### Recorded data
== == ==
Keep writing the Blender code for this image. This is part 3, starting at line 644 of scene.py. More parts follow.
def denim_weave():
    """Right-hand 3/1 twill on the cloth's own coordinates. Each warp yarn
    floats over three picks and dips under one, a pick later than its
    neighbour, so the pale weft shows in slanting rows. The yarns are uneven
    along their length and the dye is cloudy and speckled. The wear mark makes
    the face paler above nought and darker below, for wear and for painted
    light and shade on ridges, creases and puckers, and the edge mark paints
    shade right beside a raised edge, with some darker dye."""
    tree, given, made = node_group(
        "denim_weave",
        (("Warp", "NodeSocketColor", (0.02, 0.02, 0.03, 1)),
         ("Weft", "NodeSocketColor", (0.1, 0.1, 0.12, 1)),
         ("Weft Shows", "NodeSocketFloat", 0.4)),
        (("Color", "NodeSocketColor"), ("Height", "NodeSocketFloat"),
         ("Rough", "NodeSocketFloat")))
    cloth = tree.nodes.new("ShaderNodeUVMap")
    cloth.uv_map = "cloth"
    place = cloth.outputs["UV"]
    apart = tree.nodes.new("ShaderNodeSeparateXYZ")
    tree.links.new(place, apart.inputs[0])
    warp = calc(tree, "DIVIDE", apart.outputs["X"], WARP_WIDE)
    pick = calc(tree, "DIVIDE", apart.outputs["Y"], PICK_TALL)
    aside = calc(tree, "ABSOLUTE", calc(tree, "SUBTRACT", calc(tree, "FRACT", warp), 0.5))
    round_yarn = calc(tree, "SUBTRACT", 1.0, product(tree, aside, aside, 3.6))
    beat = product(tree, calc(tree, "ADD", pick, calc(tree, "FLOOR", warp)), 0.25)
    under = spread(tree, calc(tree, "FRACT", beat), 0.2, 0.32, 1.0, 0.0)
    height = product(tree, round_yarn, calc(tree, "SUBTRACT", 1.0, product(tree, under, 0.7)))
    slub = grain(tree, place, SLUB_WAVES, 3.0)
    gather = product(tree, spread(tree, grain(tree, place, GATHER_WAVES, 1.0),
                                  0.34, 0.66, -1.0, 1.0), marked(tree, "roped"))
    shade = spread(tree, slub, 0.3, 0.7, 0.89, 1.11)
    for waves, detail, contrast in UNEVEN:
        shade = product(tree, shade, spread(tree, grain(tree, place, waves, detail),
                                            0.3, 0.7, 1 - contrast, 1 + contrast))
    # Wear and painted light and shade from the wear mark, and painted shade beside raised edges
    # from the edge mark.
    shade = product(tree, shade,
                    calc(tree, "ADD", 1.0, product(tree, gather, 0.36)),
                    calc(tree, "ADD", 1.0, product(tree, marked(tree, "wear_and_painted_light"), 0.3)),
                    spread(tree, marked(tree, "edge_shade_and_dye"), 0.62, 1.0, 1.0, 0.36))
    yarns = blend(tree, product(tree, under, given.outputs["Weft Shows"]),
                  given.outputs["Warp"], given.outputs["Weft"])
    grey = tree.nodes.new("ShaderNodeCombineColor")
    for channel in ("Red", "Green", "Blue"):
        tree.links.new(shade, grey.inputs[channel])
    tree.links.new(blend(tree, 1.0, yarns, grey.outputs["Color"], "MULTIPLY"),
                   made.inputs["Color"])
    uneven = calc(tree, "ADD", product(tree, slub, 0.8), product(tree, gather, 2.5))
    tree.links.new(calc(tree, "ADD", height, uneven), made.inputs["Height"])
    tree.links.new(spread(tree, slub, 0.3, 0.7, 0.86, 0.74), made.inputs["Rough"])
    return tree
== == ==
### Short exercise
Write out the whole listing exactly.

### Solution to this exercise
Keep writing the Blender code for this image. This is part 3, starting at line 644 of scene.py. More parts follow.
def denim_weave():
    """Right-hand 3/1 twill on the cloth's own coordinates. Each warp yarn
    floats over three picks and dips under one, a pick later than its
    neighbour, so the pale weft shows in slanting rows. The yarns are uneven
    along their length and the dye is cloudy and speckled. The wear mark makes
    the face paler above nought and darker below, for wear and for painted
    light and shade on ridges, creases and puckers, and the edge mark paints
    shade right beside a raised edge, with some darker dye."""
    tree, given, made = node_group(
        "denim_weave",
        (("Warp", "NodeSocketColor", (0.02, 0.02, 0.03, 1)),
         ("Weft", "NodeSocketColor", (0.1, 0.1, 0.12, 1)),
         ("Weft Shows", "NodeSocketFloat", 0.4)),
        (("Color", "NodeSocketColor"), ("Height", "NodeSocketFloat"),
         ("Rough", "NodeSocketFloat")))
    cloth = tree.nodes.new("ShaderNodeUVMap")
    cloth.uv_map = "cloth"
    place = cloth.outputs["UV"]
    apart = tree.nodes.new("ShaderNodeSeparateXYZ")
    tree.links.new(place, apart.inputs[0])
    warp = calc(tree, "DIVIDE", apart.outputs["X"], WARP_WIDE)
    pick = calc(tree, "DIVIDE", apart.outputs["Y"], PICK_TALL)
    aside = calc(tree, "ABSOLUTE", calc(tree, "SUBTRACT", calc(tree, "FRACT", warp), 0.5))
    round_yarn = calc(tree, "SUBTRACT", 1.0, product(tree, aside, aside, 3.6))
    beat = product(tree, calc(tree, "ADD", pick, calc(tree, "FLOOR", warp)), 0.25)
    under = spread(tree, calc(tree, "FRACT", beat), 0.2, 0.32, 1.0, 0.0)
    height = product(tree, round_yarn, calc(tree, "SUBTRACT", 1.0, product(tree, under, 0.7)))
    slub = grain(tree, place, SLUB_WAVES, 3.0)
    gather = product(tree, spread(tree, grain(tree, place, GATHER_WAVES, 1.0),
                                  0.34, 0.66, -1.0, 1.0), marked(tree, "roped"))
    shade = spread(tree, slub, 0.3, 0.7, 0.89, 1.11)
    for waves, detail, contrast in UNEVEN:
        shade = product(tree, shade, spread(tree, grain(tree, place, waves, detail),
                                            0.3, 0.7, 1 - contrast, 1 + contrast))
    # Wear and painted light and shade from the wear mark, and painted shade beside raised edges
    # from the edge mark.
    shade = product(tree, shade,
                    calc(tree, "ADD", 1.0, product(tree, gather, 0.36)),
                    calc(tree, "ADD", 1.0, product(tree, marked(tree, "wear_and_painted_light"), 0.3)),
                    spread(tree, marked(tree, "edge_shade_and_dye"), 0.62, 1.0, 1.0, 0.36))
    yarns = blend(tree, product(tree, under, given.outputs["Weft Shows"]),
                  given.outputs["Warp"], given.outputs["Weft"])
    grey = tree.nodes.new("ShaderNodeCombineColor")
    for channel in ("Red", "Green", "Blue"):
        tree.links.new(shade, grey.inputs[channel])
    tree.links.new(blend(tree, 1.0, yarns, grey.outputs["Color"], "MULTIPLY"),
                   made.inputs["Color"])
    uneven = calc(tree, "ADD", product(tree, slub, 0.8), product(tree, gather, 2.5))
    tree.links.new(calc(tree, "ADD", height, uneven), made.inputs["Height"])
    tree.links.new(spread(tree, slub, 0.3, 0.7, 0.86, 0.74), made.inputs["Rough"])
    return tree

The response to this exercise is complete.